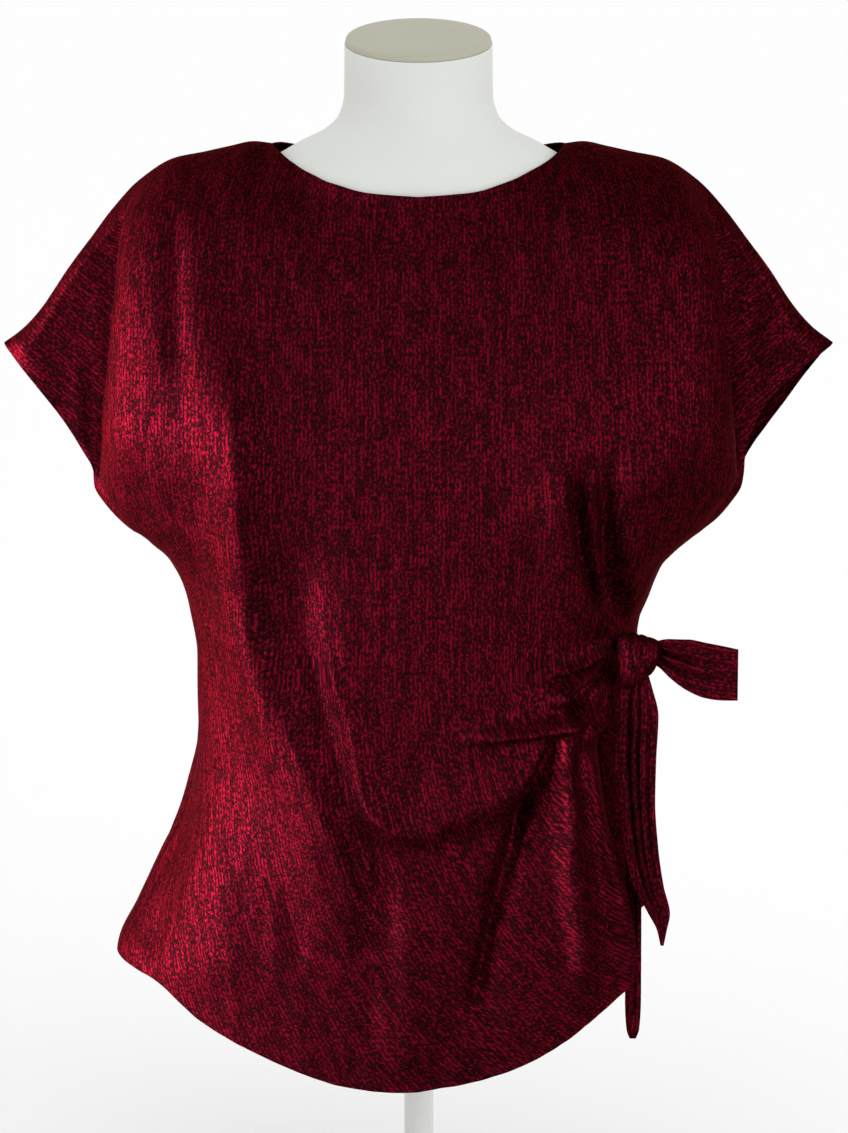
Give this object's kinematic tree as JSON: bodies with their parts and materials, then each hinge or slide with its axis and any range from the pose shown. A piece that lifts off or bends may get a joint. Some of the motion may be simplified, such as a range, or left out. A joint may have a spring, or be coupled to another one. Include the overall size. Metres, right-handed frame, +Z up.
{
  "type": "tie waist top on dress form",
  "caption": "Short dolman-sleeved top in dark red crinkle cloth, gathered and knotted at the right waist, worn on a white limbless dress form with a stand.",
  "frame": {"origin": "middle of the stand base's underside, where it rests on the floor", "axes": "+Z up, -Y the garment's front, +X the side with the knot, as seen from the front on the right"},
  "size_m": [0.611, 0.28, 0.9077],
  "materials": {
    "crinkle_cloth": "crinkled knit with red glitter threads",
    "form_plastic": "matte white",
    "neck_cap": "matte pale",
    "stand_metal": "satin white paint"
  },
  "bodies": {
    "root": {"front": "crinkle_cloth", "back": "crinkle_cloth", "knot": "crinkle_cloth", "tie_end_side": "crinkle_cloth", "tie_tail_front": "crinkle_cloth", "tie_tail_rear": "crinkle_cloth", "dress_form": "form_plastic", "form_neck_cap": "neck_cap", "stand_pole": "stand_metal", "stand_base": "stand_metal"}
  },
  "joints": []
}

◆ **TASK**
Search the data for the word "from" and copy each line where it appears.

◆ **TASK OUTPUT**
Give this object's kinematic tree as JSON: bodies with their parts and materials, then each hinge or slide with its axis and any range from the pose shown. A piece that lifts off or bends may get a joint. Some of the motion may be simplified, such as a range, or left out. A joint may have a spring, or be coupled to another one. Include the overall size. Metres, right-handed frame, +Z up.
  "frame": {"origin": "middle of the stand base's underside, where it rests on the floor", "axes": "+Z up, -Y the garment's front, +X the side with the knot, as seen from the front on the right"},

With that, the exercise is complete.